The Philippines’ low tax-efficiency rate compared to those of other Southeast Asian economies highlights the need to reconfigure its revenue-generation system through reforms in tax policy and administration.
Department of Finance (DOF) spokesperson Paola Alvarez cited as an example the value added tax (VAT), which the Philippines imposes at 12 percent while Thailand’s rate is only 7 percent, yet both collect the same amount of VAT revenues at 4.2 percent as share of the Gross Domestic Product (GDP).
“This example demonstrates the gross inefficiency of our system which we need to correct through tax reforms designed to broaden the tax base and collect more revenues,” Alvarez said.
Alvarez noted that when it comes to tax efficiency of the VAT system, the Philippines is only slightly better than Malaysia, which collects only 1 percent of VAT revenues as share of the GDP despite a 10 percent VAT rate. This translates into a tax efficiency rate of only 9.7 percent.
Vietnam, which imposes a 10 percent VAT, has a 61 percent tax efficiency rate, while Thailand’s tax efficiency is at 60 percent. Indonesia, with 10 percent VAT, is better with a 37.5 percent tax efficiency rate, compared to the Philippines’ 35 percent rate.
In terms of personal income taxes, the Philippines’ tax efficiency rate is at 6.2 percent, only higher than Indonesia’s 0.1 percent.

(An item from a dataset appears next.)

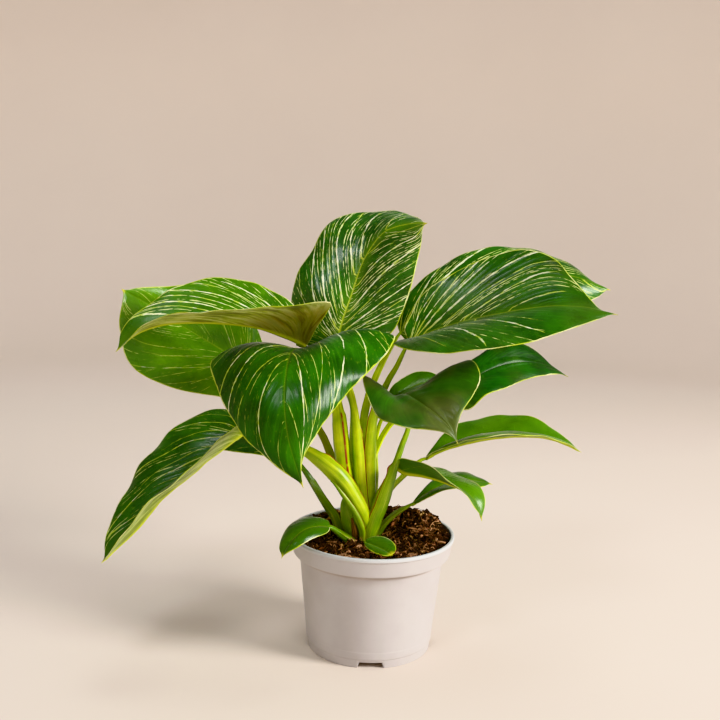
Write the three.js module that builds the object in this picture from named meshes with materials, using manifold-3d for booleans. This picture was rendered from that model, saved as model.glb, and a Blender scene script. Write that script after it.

Vietnam has the best tax efficiency rate among Southeast Asian economies at 25.1 percent.
The Philippines also did not fare any better when it comes to collecting corporate income taxes as it has a tax efficiency of only 11.6 percent, despite a high 30 percent tax rate.
Thus, revenues from corporate tax accounts for only 3.5 percent as share of GDP, compared to Malaysia’s, which has a corporate tax collection efficiency rate of 34 percent and corporate revenues as share of GDP at 8.5 percent, with a tax rate of only 25 percent.
Singapore, which has the lowest corporate income tax rate of 17 percent, gets revenues from this tax that account for 4.1 percent as share of its GDP.
Despite a relatively low corporate income tax, Singapore’s tax efficiency rate is 24.1percent, one of the highest in the region.
These figures are based on studies done by the United States Agency for International Development (USAid); the global audit firm KPMG; economists Dennis Botman, Alexander Klemm and Reza Baqir; and audit firm Pricewaterhouse Coopers (PwC).
In line with the Duterte administration’s 10-point socioeconomic agenda, the government’s vision in the medium term is to reduce the poverty rate by 1.5 percent annually from today’s 26 percent to 17 percent of the population by 2022, along with attaining high-middle income status for many of its citizens, making the Philippines a law abiding country and ensuring peace within and with its neighbors, according to Alvarez.
“With the reforms put in place by the Duterte administration, it hopes that by 2040—one generation from now—extreme poverty in the country would be a thing of the past, with inclusive economic and political institutions offering equal opportunities for everyone and the country attaining high-income status,” Alvarez said.
She said that to realize this vision, the Philippines needs to sustain its GDP growth rate of at least 7 percent every year for the next two decades and shift the source of economic expansion from consumption to investments.
“We also need to massively invest in our people and in infrastructure to realize this vision. We should focus our spending on infrastructure, research and development, health, education, lifelong training for our labor force and social protection for the poorest of the poor,” Alvarez said.
Funding all these investments, she said, would require an additional P1 trillion per year on top of the current P1.3 trillion expected to be spent by the government in 2016 on these priorities.
Based on projections in ongoing discussions on the comprehensive tax reform plan, the government expects to lose P193.8 billion from the proposed cuts in personal income and corporate taxes, but it aims to offset the foregone revenues by generating about P368.1 billion from the proposed broadening of the tax base and reconfiguring or adjusting to inflation of other taxes, the final list of which is still being harmonized by the DOF with those filed by legislators in Congress.
The additional P1 trillion funding requirement would be sourced from the implementation of a fairer, simpler and more efficient tax system with low rates and a broad base that aims to promote investments, create jobs and reduce poverty.
Alvarez said the government also needs to institute tax administration reforms in its top revenue-generating agencies, which are the Bureau of Customs and Bureau Internal Revenue.
Budget reforms should also be carried out to improve spending, ensure transparency and generate savings efficiently, Alvarez added.
She said President Duterte’s promise of real change (tunay na pagbabago) envisions a society where all Filipinos enjoy inclusive growth, improved public services, safe, healthy and peaceful communities, more money in their pockets, and more comfortable lives.